▶ Raw data
++++++
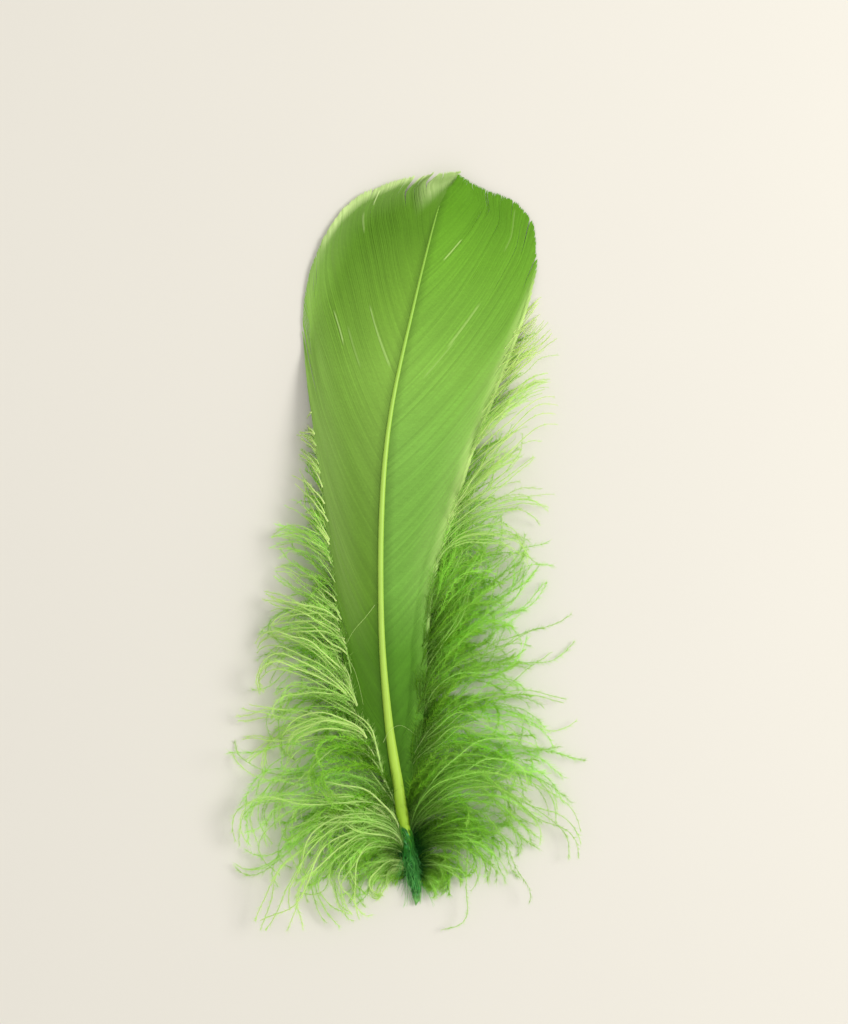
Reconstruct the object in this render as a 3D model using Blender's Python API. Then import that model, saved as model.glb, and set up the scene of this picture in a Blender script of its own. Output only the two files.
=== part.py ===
"""A dyed goose feather, lying on a table as it comes to rest.

The table is the plane Z = 0 and +Z is up. The feather's tip points along +Y, its curved back is upwards,
and the origin lies on the table under the middle of the whole feather.

A feather grows in one piece, and here it is divided where its parts differ: the shaft, the firm web on each
side of it, and the loose down beside and below each web. The webs are thin curved sheets. The down is too
fine for a solid of its own, so each side's down is the low mound that its tips fill.

Run it with: blender --background --python part.py
"""

import bisect

import bmesh
import bpy
from mathutils import Vector

MM = 0.001

# Every table below is in millimetres, measured from the quill's end as the feather lies:
# first how far along the feather (Y), or sideways (X) and along (Y) for a point on the table.

# The shaft's axis and thickness: along, sideways, height of the axis, diameter
SHAFT_LINE = (
    (0.0, 0.0, 0.80, 1.30),
    (3.0, -0.5, 1.06, 2.05),
    (8.0, -1.3, 1.45, 2.40),
    (15.0, -2.6, 2.20, 2.70),
    (23.0, -3.8, 3.10, 2.75),
    (40.0, -6.3, 5.00, 1.95),
    (61.0, -7.8, 7.00, 1.40),
    (88.0, -7.6, 8.20, 1.20),
    (108.0, -5.6, 7.90, 0.95),
    (133.0, -0.4, 5.60, 0.68),
    (150.0, 3.6, 3.00, 0.50),
    (160.0, 6.3, 1.40, 0.36),
)

# A web's outline, as the barbs that grow to it: the barb's root along the shaft, then its tip, sideways and along
WEB_LEFT = (
    (22.0, -7.9, 28.0),
    (29.9, -14.6, 46.0),
    (37.7, -17.4, 62.0),
    (45.6, -19.3, 77.0),
    (54.6, -21.6, 95.0),
    (63.5, -24.0, 110.7),
    (74.8, -25.7, 123.5),
    (88.2, -25.2, 136.5),
    (97.7, -22.4, 146.2),
    (104.5, -19.2, 151.8),
    (113.8, -14.2, 157.0),
    (123.7, -8.8, 160.1),
    (133.1, -4.2, 161.6),
    (142.8, 0.6, 162.2),
    (150.5, 4.6, 162.5),
    (158.8, 8.4, 163.0),
)
WEB_RIGHT = (
    (22.0, -0.9, 28.0),
    (28.7, 1.3, 40.0),
    (37.7, 2.2, 51.2),
    (47.8, 3.0, 62.4),
    (56.8, 4.7, 73.2),
    (64.7, 8.9, 86.7),
    (72.0, 13.6, 101.5),
    (80.4, 19.0, 115.2),
    (88.2, 23.6, 127.6),
    (92.7, 25.9, 135.0),
    (97.2, 27.1, 142.2),
    (103.9, 26.6, 150.2),
    (110.7, 24.4, 154.5),
    (118.5, 21.6, 156.4),
    (136.7, 17.2, 157.9),
    (147.0, 13.6, 158.9),
    (153.0, 11.2, 159.8),
    (158.8, 9.8, 162.0),
)

# How the webs stand on the shaft: along, slope where they leave it, droop per mm further out
WEB_FORM = (
    (20.0, 0.34, 0.0000),
    (50.0, 0.24, 0.0040),
    (80.0, 0.12, 0.0100),
    (110.0, 0.08, 0.0150),
    (165.0, 0.05, 0.0150),
)
WEB_THICKNESS = 0.40
WEB_LOWEST = 0.35
LANDING = 1.2
BARB_SWING = 0.10

# A mound of down, in strips from the web out to the tips: inner end, outer end (both sideways and along), height
DOWN_LEFT = (
    (-24.6, 101.0, -26.2, 104.0, 1.2),
    (-22.6, 91.0, -28.0, 95.5, 2.6),
    (-20.9, 75.2, -30.5, 80.0, 4.2),
    (-18.6, 58.8, -32.0, 59.0, 5.0),
    (-15.9, 43.8, -32.5, 38.0, 5.2),
    (-12.0, 30.3, -32.0, 17.0, 5.0),
    (-7.4, 20.0, -24.0, 3.0, 4.2),
    (-4.9, 13.5, -13.0, 0.8, 3.0),
    (-3.5, 8.5, -6.0, 1.6, 1.6),
)
DOWN_RIGHT = (
    (26.0, 128.0, 29.0, 130.5, 1.2),
    (22.2, 118.6, 31.5, 126.0, 2.8),
    (16.2, 102.6, 33.5, 112.0, 4.4),
    (9.1, 79.2, 34.5, 88.0, 5.2),
    (5.5, 63.5, 35.0, 62.0, 5.4),
    (3.4, 43.3, 34.5, 38.0, 5.4),
    (0.5, 28.7, 31.0, 17.0, 5.0),
    (-0.7, 16.0, 20.0, 3.0, 4.0),
    (0.4, 9.0, 7.0, 1.4, 1.6),
)
DOWN_RIM = 0.8

# Where one part grows out of another, the two solids stop this far apart
GAP = 0.35

SHAFT_POINTS = 52
WEB_BARBS, WEB_STEPS = 34, 8
DOWN_STRIPS, DOWN_STEPS = 26, 8

# Colour in linear light, roughness
SHAFT_LOOK = ((0.42, 0.66, 0.11), 0.35)
WEB_LOOK = ((0.20, 0.42, 0.05), 0.60)
DOWN_LOOK = ((0.28, 0.52, 0.08), 0.90)


def read(table, place):
    """The values of a table at a place along its first column, on one smooth curve through its rows."""
    places = [row[0] for row in table]
    place = min(max(place, places[0]), places[-1])
    i = min(bisect.bisect_right(places, place), len(table) - 1)
    before, after = table[i - 1], table[i]
    span = after[0] - before[0]
    s = (place - before[0]) / span
    values = []
    for column in range(1, len(before)):
        rise_before = slope_at(table, i - 1, column) * span
        rise_after = slope_at(table, i, column) * span
        values.append(
            before[column] * (1 - s) ** 2 * (1 + 2 * s)
            + rise_before * s * (1 - s) ** 2
            + after[column] * s**2 * (3 - 2 * s)
            - rise_after * s**2 * (1 - s)
        )
    return values


def slope_at(table, i, column):
    """The slope of one column at a row, from the rows on either side."""
    low, high = table[max(i - 1, 0)], table[min(i + 1, len(table) - 1)]
    return (high[column] - low[column]) / (high[0] - low[0])


def numbered(table):
    """The table with its rows' places, 0 to 1, as a first column."""
    return [(i / (len(table) - 1), *row) for i, row in enumerate(table)]


def web_height(across, along):
    """The height of a web's middle layer above the table, where it arches over from the shaft and lands."""
    axis_x, axis_z, _ = read(SHAFT_LINE, along)
    slope, droop = read(WEB_FORM, along)
    out = abs(across - axis_x)
    clear = axis_z + slope * out - droop * out**2 - WEB_LOWEST
    return WEB_LOWEST + 0.5 * (clear + (clear**2 + LANDING**2) ** 0.5)


def on_web(outline, side, root, step):
    """A point of a web: on the barb that grows from root, step of the way along it."""
    axis_x, _, diameter = read(SHAFT_LINE, root)
    tip = Vector(read(outline, root))
    start = Vector((axis_x + side * (0.5 * diameter + GAP), root))
    chord = tip - start
    # A barb leaves the shaft more openly than it ends, so its middle swings outwards.
    outwards = Vector((chord.y, -chord.x)) * side
    bend = start + 0.45 * chord + BARB_SWING * outwards
    point = start * (1 - step) ** 2 + bend * 2 * step * (1 - step) + tip * step**2
    return Vector((point.x, point.y, web_height(point.x, point.y))) * MM


def new_material(name, look):
    colour, roughness = look
    material = bpy.data.materials.new(name)
    material.use_nodes = True
    shader = material.node_tree.nodes["Principled BSDF"]
    shader.inputs["Base Color"].default_value = (*colour, 1.0)
    shader.inputs["Roughness"].default_value = roughness
    shader.inputs["Metallic"].default_value = 0.0
    material.diffuse_color = (*colour, 1.0)
    return material


def add_object(name, data, look, parent):
    obj = bpy.data.objects.new(name, data)
    obj.data.materials.append(new_material(name, look))
    obj.parent = parent
    bpy.context.scene.collection.objects.link(obj)
    return obj


def lofted(columns, rows, place):
    """A sheet of columns by rows quads, whose corner at (u, v), each 0 to 1, goes to place(u, v)."""
    bm = bmesh.new()
    bmesh.ops.create_grid(bm, x_segments=columns, y_segments=rows, size=0.5)
    for vert in bm.verts:
        vert.co = place(vert.co.x + 0.5, vert.co.y + 0.5)
    return bm


def finished(bm, name):
    """The bmesh as a smooth mesh with its faces pointing out."""
    bmesh.ops.recalc_face_normals(bm, faces=bm.faces)
    mesh = bpy.data.meshes.new(name)
    bm.to_mesh(mesh)
    bm.free()
    mesh.shade_smooth()
    return mesh


def add_shaft(parent):
    """Quill and rachis in one tapering rod, thickest where the quill meets the webs."""
    curve = bpy.data.curves.new("shaft", "CURVE")
    curve.dimensions = "3D"
    curve.bevel_depth = 0.5 * MM
    curve.bevel_resolution = 2
    curve.use_fill_caps = True
    line = curve.splines.new("POLY")
    line.points.add(SHAFT_POINTS - 1)
    length = SHAFT_LINE[-1][0]
    for i, point in enumerate(line.points):
        along = length * i / (SHAFT_POINTS - 1)
        across, height, diameter = read(SHAFT_LINE, along)
        point.co = (across * MM, along * MM, height * MM, 1.0)
        point.radius = diameter
    return add_object("shaft", curve, SHAFT_LOOK, parent)


def add_web(name, outline, side, parent):
    """One web, a sheet laid along its barbs and given its thickness."""
    low, high = outline[0][0], outline[-1][0]

    def place(step, barb):
        return on_web(outline, side, low + (high - low) * barb, step)

    web = add_object(name, finished(lofted(WEB_STEPS, WEB_BARBS, place), name), WEB_LOOK, parent)
    wall = web.modifiers.new("thickness", "SOLIDIFY")
    wall.thickness = WEB_THICKNESS * MM
    wall.offset = 0.0
    return web


def add_down(name, strips, parent):
    """One side's down: a low mound with a flat underside, which lies on the table."""
    table = numbered(strips)

    def place(out, strip):
        inner_x, inner_y, outer_x, outer_y, height = read(table, strip)
        crown = (4 * out * (1 - out)) ** 0.6
        top = DOWN_RIM + (height - DOWN_RIM) * crown
        inner, outer = Vector((inner_x, inner_y, top)), Vector((outer_x, outer_y, top))
        return inner.lerp(outer, out) * MM

    bm = lofted(DOWN_STEPS, DOWN_STRIPS, place)
    walls = bmesh.ops.extrude_face_region(bm, geom=bm.faces[:])
    for vert in walls["geom"]:
        if isinstance(vert, bmesh.types.BMVert):
            vert.co.z = 0.0
    return add_object(name, finished(bm, name), DOWN_LOOK, parent)


def corners_of(part, graph):
    """The points of a part as it stands, with its modifiers."""
    evaluated = part.evaluated_get(graph)
    points = [vert.co.copy() for vert in evaluated.to_mesh().vertices]
    evaluated.to_mesh_clear()
    return points


def centre_on_origin(parent, parts):
    """Moves the whole feather so that the origin lies on the table under its middle."""
    bpy.context.view_layer.update()
    graph = bpy.context.evaluated_depsgraph_get()
    points = [point for part in parts for point in corners_of(part, graph)]
    for axis in (0, 1):
        places = [point[axis] for point in points]
        parent.location[axis] = -0.5 * (min(places) + max(places))


def build():
    for obj in list(bpy.data.objects):
        bpy.data.objects.remove(obj, do_unlink=True)
    feather = bpy.data.objects.new("feather", None)
    bpy.context.scene.collection.objects.link(feather)
    parts = [
        add_shaft(feather),
        add_web("vane_left", WEB_LEFT, -1, feather),
        add_web("vane_right", WEB_RIGHT, 1, feather),
        add_down("down_left", DOWN_LEFT, feather),
        add_down("down_right", DOWN_RIGHT, feather),
    ]
    centre_on_origin(feather, parts)


build()
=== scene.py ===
# %% [markdown]
# # A green goose feather
# This lesson builds one loose goose feather, dyed lime green, as it lies on a pale table. A feather looks
# simple and is not: it has a horn shaft, two webs of 190 barbs each, and a deep fringe of down.
# The CAD frame gives the size and the place of each part, and every piece made here follows it.

# %% Load the frame
import math

import bmesh
import bpy
import numpy as np
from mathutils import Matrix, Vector, noise


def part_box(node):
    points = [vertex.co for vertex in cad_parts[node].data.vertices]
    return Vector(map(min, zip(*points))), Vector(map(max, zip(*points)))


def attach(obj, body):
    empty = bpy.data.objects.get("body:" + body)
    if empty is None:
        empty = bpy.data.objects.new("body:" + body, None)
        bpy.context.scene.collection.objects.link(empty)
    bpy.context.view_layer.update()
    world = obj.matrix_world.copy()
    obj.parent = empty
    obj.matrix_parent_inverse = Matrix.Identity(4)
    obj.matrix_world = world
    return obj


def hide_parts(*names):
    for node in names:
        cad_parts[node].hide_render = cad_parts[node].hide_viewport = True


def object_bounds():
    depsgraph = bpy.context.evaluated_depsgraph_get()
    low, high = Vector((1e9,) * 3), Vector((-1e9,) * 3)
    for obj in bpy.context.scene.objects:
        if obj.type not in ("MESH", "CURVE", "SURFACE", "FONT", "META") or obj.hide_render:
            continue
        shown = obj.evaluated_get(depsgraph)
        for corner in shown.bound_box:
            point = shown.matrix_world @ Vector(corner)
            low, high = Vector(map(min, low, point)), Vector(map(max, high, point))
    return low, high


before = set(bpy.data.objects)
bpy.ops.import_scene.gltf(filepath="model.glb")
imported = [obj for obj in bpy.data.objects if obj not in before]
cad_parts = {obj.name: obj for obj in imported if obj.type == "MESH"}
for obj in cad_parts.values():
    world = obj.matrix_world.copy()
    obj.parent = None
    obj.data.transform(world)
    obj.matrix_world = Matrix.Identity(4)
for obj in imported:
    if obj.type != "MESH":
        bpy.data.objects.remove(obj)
cad_low, cad_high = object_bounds()
MM = 0.001
print("frame:", len(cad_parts), "solids, mm:", [round(v / MM, 1) for v in (*cad_low, *cad_high)])

# %% [markdown]
# ## The shaft's line
# Lengths are in millimetres from the quill's end, as the feather lies: along the feather first, then
# sideways, then height above the table and thickness. The tables are the frame's own, so that the fine parts
# grow exactly where the plain solids are. A smooth curve runs through the rows of each table.

# %% Shaft table, and how a table is read
SHAFT_LINE = (
    (0, 0, 0.8, 1.3), (3, -0.5, 1.06, 2.05), (8, -1.3, 1.45, 2.4), (15, -2.6, 2.2, 2.7),
    (23, -3.8, 3.1, 2.75), (40, -6.3, 5, 1.95), (61, -7.8, 7, 1.4), (88, -7.6, 8.2, 1.2),
    (108, -5.6, 7.9, 0.95), (133, -0.4, 5.6, 0.68), (150, 3.6, 3, 0.5), (160, 6.3, 1.4, 0.36),
)
LENGTH = SHAFT_LINE[-1][0]


def read(table, places):
    """The columns of a table, one array each, on one smooth curve through its rows."""
    rows = np.array(table, float)
    at, values = rows[:, 0], rows[:, 1:]
    around = np.pad(rows, ((1, 1), (0, 0)), "edge")
    rise = around[2:] - around[:-2]
    slopes = rise[:, 1:] / rise[:, :1]
    places = np.clip(np.asarray(places, float), at[0], at[-1])
    i = np.clip(np.searchsorted(at, places, side="right"), 1, len(at) - 1)
    span = (at[i] - at[i - 1])[..., None]
    s = (places[..., None] - at[i - 1][..., None]) / span
    curve = (
        values[i - 1] * (1 - s) ** 2 * (1 + 2 * s)
        + slopes[i - 1] * span * s * (1 - s) ** 2
        + values[i] * s**2 * (3 - 2 * s)
        - slopes[i] * span * s**2 * (1 - s)
    )
    return np.moveaxis(curve, -1, 0)


def stacked(*columns):
    """Values side by side in one array, such as the places along each axis of many points."""
    return np.stack(np.broadcast_arrays(*columns), axis=-1)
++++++
▶ Stated task
Reproduce verbatim only the segment of the listing bounded by the line containing "for axis in" and the line containing "obj.matrix_parent_inverse = Matrix.Identity(4)", with both boundary lines included.

▶ Answer to this exercise
    for axis in (0, 1):
        places = [point[axis] for point in points]
        parent.location[axis] = -0.5 * (min(places) + max(places))


def build():
    for obj in list(bpy.data.objects):
        bpy.data.objects.remove(obj, do_unlink=True)
    feather = bpy.data.objects.new("feather", None)
    bpy.context.scene.collection.objects.link(feather)
    parts = [
        add_shaft(feather),
        add_web("vane_left", WEB_LEFT, -1, feather),
        add_web("vane_right", WEB_RIGHT, 1, feather),
        add_down("down_left", DOWN_LEFT, feather),
        add_down("down_right", DOWN_RIGHT, feather),
    ]
    centre_on_origin(feather, parts)


build()
=== scene.py ===
# %% [markdown]
# # A green goose feather
# This lesson builds one loose goose feather, dyed lime green, as it lies on a pale table. A feather looks
# simple and is not: it has a horn shaft, two webs of 190 barbs each, and a deep fringe of down.
# The CAD frame gives the size and the place of each part, and every piece made here follows it.

# %% Load the frame
import math

import bmesh
import bpy
import numpy as np
from mathutils import Matrix, Vector, noise


def part_box(node):
    points = [vertex.co for vertex in cad_parts[node].data.vertices]
    return Vector(map(min, zip(*points))), Vector(map(max, zip(*points)))


def attach(obj, body):
    empty = bpy.data.objects.get("body:" + body)
    if empty is None:
        empty = bpy.data.objects.new("body:" + body, None)
        bpy.context.scene.collection.objects.link(empty)
    bpy.context.view_layer.update()
    world = obj.matrix_world.copy()
    obj.parent = empty
    obj.matrix_parent_inverse = Matrix.Identity(4)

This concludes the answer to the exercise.